Employees who have been members of a trade union for at least 3 months receive free advice from the union and they are represented by them in court.

If you have difficulties with the German authorities to enforce your rights as an EU citizen, the free service of the national authorities SOLVIT can help you further, which is available in all EU Countries as well as Iceland, Liechtenstein and Norway. The prerequisite is that you have not yet sued before the court in the matter and that there is some reference to EU law. SOLVIT can be activated online using the contact form on the SOLVIT Homepage.
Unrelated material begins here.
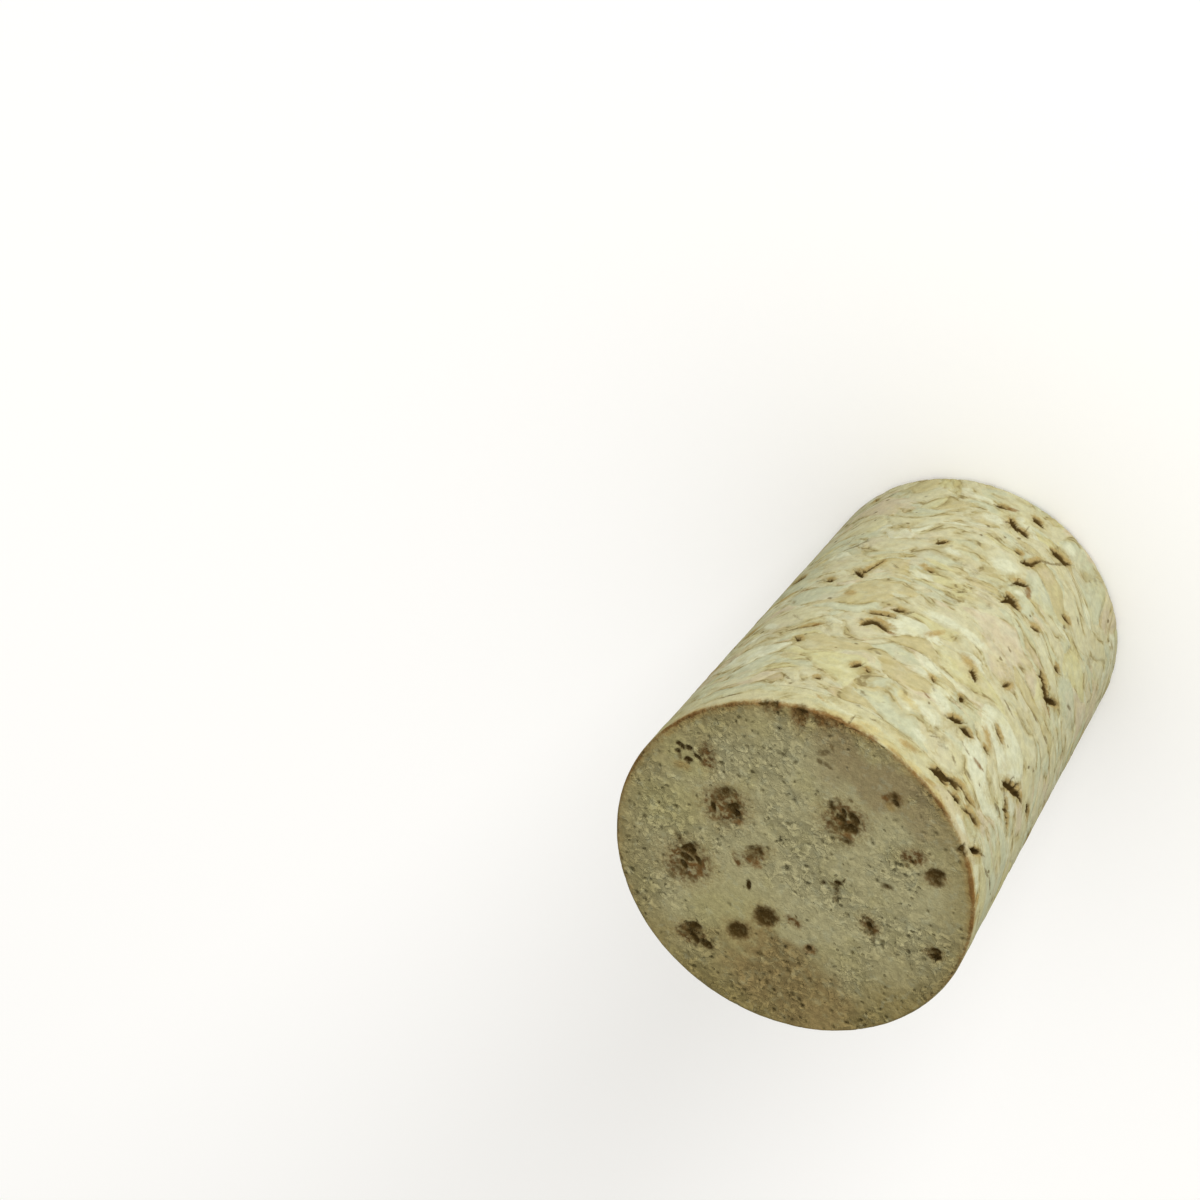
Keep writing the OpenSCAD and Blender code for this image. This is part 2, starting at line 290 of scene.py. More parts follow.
# Marks in the natural cork face: place, length, width, tilt, kind
FACE_MARKS = [
    # pore with an arch of dark clods
    (5.7, -1.1, 2.3, 2.1, 40, "halo"),
    (6.5, -1.4, 1.1, 0.3, 80, "line"),
    (6.2, -2.0, 1.2, 0.4, 50, "crack"),
    (5.7, -2.2, 0.6, 0.2, -20, "line"),
    (6.3, -0.5, 0.6, 0.3, -50, "gap"),
    (5.8, -0.7, 0.6, 0.3, -20, "rust"),
    (5.8, -1.4, 0.3, 0.3, 40, "line"),
    (5.3, -1.4, 0.9, 0.35, 40, "gap"),
    (5.0, -1.1, 0.8, 0.4, 0, "gap"),
    (5.0, -1.8, 0.7, 0.3, -20, "line"),
    (4.9, -0.8, 0.8, 0.3, 20, "line"),
    (4.5, -0.6, 0.8, 0.3, 40, "rust"),
    (6.0, 0.1, 0.3, 0.3, 40, "line"),
    # pore with a pale middle in a dark ring
    (-0.8, -5.5, 2.2, 2.0, 40, "halo"),
    (-0.7, -5.5, 0.8, 0.4, -20, "gap"),
    (-0.6, -6.0, 0.6, 0.25, -40, "gap"),
    (-1.3, -6.1, 0.8, 0.4, -20, "gap"),
    (-1.4, -5.2, 1.1, 0.4, 30, "gap"),
    (-1.5, -5.8, 0.8, 0.3, -50, "crack"),
    (-1.1, -5.6, 0.7, 0.35, -50, "pale"),
    (0.2, -5.8, 0.8, 0.3, -40, "crack"),
    (0.1, -6.5, 0.6, 0.2, -30, "line"),
    (-0.5, -7.1, 0.5, 0.2, -20, "line"),
    (-0.6, -4.8, 1.1, 0.5, -20, "line"),
    (-0.7, -4.2, 0.6, 0.2, 10, "line"),
    (-1.7, -4.3, 0.9, 0.3, 10, "crack"),
    (-1.6, -4.7, 0.9, 0.5, 0, "rust"),
    # low pore of brown clods
    (5.7, 4.4, 2.5, 2.2, 40, "halo"),
    (7.0, 3.2, 0.8, 0.3, -40, "crack"),
    (6.2, 3.4, 0.9, 0.25, 60, "gap"),
    (5.9, 3.4, 0.8, 0.3, -40, "gap"),
    (5.8, 2.8, 0.4, 0.2, 10, "line"),
    (5.9, 4.1, 0.8, 0.3, 10, "gap"),
    (5.8, 4.7, 0.7, 0.3, -40, "gap"),
    (5.2, 3.8, 0.6, 0.3, -40, "gap"),
    (5.1, 4.2, 0.9, 0.4, 20, "rust"),
    (6.3, 4.8, 0.6, 0.2, -40, "line"),
    (6.0, 5.2, 0.8, 0.3, 0, "line"),
    (4.7, 4.5, 0.8, 0.4, -50, "rust"),
    (4.9, 5.3, 0.8, 0.3, -40, "line"),
    (5.5, 5.3, 0.6, 0.2, 0, "line"),
    (6.0, 6.0, 0.8, 0.4, -20, "line"),
    (5.3, 4.9, 0.4, 0.3, -20, "pale"),
    # ring of small holes with a straw-coloured edge
    (10.1, -3.0, 0.6, 0.3, -20, "gap"),
    (10.1, -2.5, 0.35, 0.3, 40, "gap"),
    (9.6, -3.2, 0.5, 0.3, 10, "gap"),
    (9.2, -2.4, 0.5, 0.4, 40, "gap"),
    (8.8, -3.0, 0.6, 0.3, -20, "gap"),
    (8.9, -3.5, 0.6, 0.2, -50, "line"),
    (9.8, -2.3, 0.6, 0.2, -40, "line"),
    (9.4, -1.8, 1.4, 0.5, 20, "tan"),
    (8.3, -3.5, 1.6, 0.5, -50, "halo"),
    # rusty oval pore
    (2.8, 0.5, 0.7, 0.4, 40, "crack"),
    (2.4, 0.8, 1.6, 0.8, 60, "halo"),
    (2.5, 0.6, 1.1, 0.6, 40, "line"),
    (2.3, 0.3, 0.8, 0.3, -40, "crack"),
    (2.6, 1.1, 0.6, 0.4, 0, "line"),
    (2.1, 1.3, 1.1, 0.6, 0, "rust"),
    (1.6, 1.0, 0.3, 0.3, 40, "line"),
    (1.9, 0.8, 0.3, 0.2, -20, "pale"),
    (3.2, 1.9, 0.8, 0.4, -40, "halo"),
    # olive pore with a dark crescent, and the small hole beside it
    (3.0, 9.0, 1.6, 1.2, 20, "halo"),
    (3.1, 9.0, 1.6, 1.0, 20, "line"),
    (3.0, 8.9, 1.1, 0.8, 20, "crack"),
    (3.1, 8.4, 0.9, 0.3, 20, "gap"),
    (3.0, 9.0, 0.6, 0.25, -50, "gap"),
    (2.6, 9.2, 0.8, 0.4, -30, "gap"),
    (2.4, 9.6, 0.6, 0.3, -60, "line"),
    (1.8, 9.1, 0.9, 0.5, 0, "gap"),
    # round pores below the middle
    (0.6, 6.6, 1.3, 1.1, 40, "halo"),
    (0.6, 6.6, 1.4, 1.1, 40, "line"),
    (0.6, 6.6, 1.1, 0.9, 40, "gap"),
    (0.9, 6.2, 0.5, 0.3, -40, "crack"),
    (0.4, 6.3, 0.7, 0.3, -40, "gap"),
    (0.8, 7.0, 0.6, 0.2, -40, "crack"),
    (-0.3, 4.35, 1.35, 1.3, 40, "line"),
    (-0.3, 4.35, 1.3, 1.2, 40, "halo"),
    (-0.3, 4.35, 1.2, 1.1, 40, "gap"),
    (-1.9, 2.9, 0.4, 0.2, -40, "line"),
    (-1.9, 3.4, 0.9, 0.5, 0, "halo"),
    # forked pore
    (-2.0, -0.5, 0.4, 0.35, 40, "crack"),
    (-2.5, -0.9, 0.6, 0.2, 0, "line"),
    (-2.8, -1.2, 0.5, 0.35, 10, "gap"),
    (-2.9, -0.8, 0.8, 0.4, -50, "crack"),
    (-3.0, -1.6, 0.4, 0.2, 80, "crack"),
    (-3.2, -0.1, 0.9, 0.25, -60, "line"),
    # star pore
    (-5.7, -0.2, 0.8, 0.4, 0, "line"),
    (-5.9, 0.1, 1.1, 0.8, -20, "halo"),
    (-5.9, 0.1, 0.6, 0.35, -20, "gap"),
    (-6.0, -0.2, 0.7, 0.25, -40, "line"),
    (-6.2, 0.5, 0.7, 0.4, -20, "crack"),
    (-6.6, 0.9, 0.7, 0.2, -60, "line"),
    # square pore near the rim
    (-2.6, -9.1, 0.9, 0.8, 20, "halo"),
    (-2.5, -9.2, 0.8, 0.6, 20, "line"),
    (-2.6, -9.3, 0.6, 0.5, -40, "crack"),
    (-2.1, -8.8, 0.5, 0.4, 40, "rust"),
    (-2.9, -8.9, 0.6, 0.3, -20, "gap"),
    (-2.7, -8.5, 0.8, 0.5, -20, "tan"),
    # dull pores on the right
    (-5.7, -6.3, 1.3, 0.9, 40, "halo"),
    (-5.8, -5.9, 0.5, 0.25, 0, "crack"),
    (-5.7, -5.4, 0.5, 0.3, -20, "line"),
    (-5.4, -3.2, 0.7, 0.3, 20, "crack"),
    (-7.5, -6.0, 1.1, 0.9, 40, "halo"),
    (-7.4, -6.2, 1.0, 0.7, 40, "gap"),
    (-7.7, -5.8, 0.8, 0.5, 0, "crack"),
    (-7.5, -5.5, 0.6, 0.2, 10, "line"),
    (-8.0, -5.7, 0.5, 0.2, -40, "line"),
    (-10.2, -1.0, 0.9, 0.7, 20, "halo"),
    (-10.2, -1.2, 0.6, 0.4, 20, "gap"),
    (-10.4, -0.8, 0.7, 0.4, 20, "gap"),
    (-9.9, -0.9, 0.6, 0.2, 20, "line"),
    # small holes and faint pores
    (1.7, 3.0, 0.6, 0.3, -60, "gap"),
    (1.9, 3.4, 0.4, 0.2, -60, "line"),
    (-3.7, 4.5, 0.35, 0.25, -50, "gap"),
    (-3.8, 4.5, 0.9, 0.8, 40, "rust"),
    (2.6, -8.9, 0.9, 0.3, 40, "line"),
    (2.3, -9.7, 0.6, 0.2, -40, "line"),
    (2.5, -8.2, 0.7, 0.2, -30, "line"),
    (1.9, -8.3, 0.7, 0.3, 0, "line"),
]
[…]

3. Discrimination/bullying

If you feel disadvantaged or treated unfairly by the employer or other employees of the company, you can first complain to a body responsible for this in the company (e.g. person of trust). In companies with a works council, a works council member can be called in for support or mediation. One of the tasks of the works council is to promote the integration of foreign employees in the company and, together with the employer, to promote it to ensure that all persons working in the company are treated according to the principles of justice and equity. Any discrimination against people because of their race or origin, where they come from or nationality, their religion or belief is inadmissible.

In addition, you can exercise your labour law claims

  • for the cessation of any kind of bullying
  • for damages due to an illness caused by the bullying if the employer is at fault for the bullying, i.e. if he or she has bullied him or herself or has intentionally or negligently failed to prevent the bullying emanating from colleagues

by filing a complaint with the competent labour court.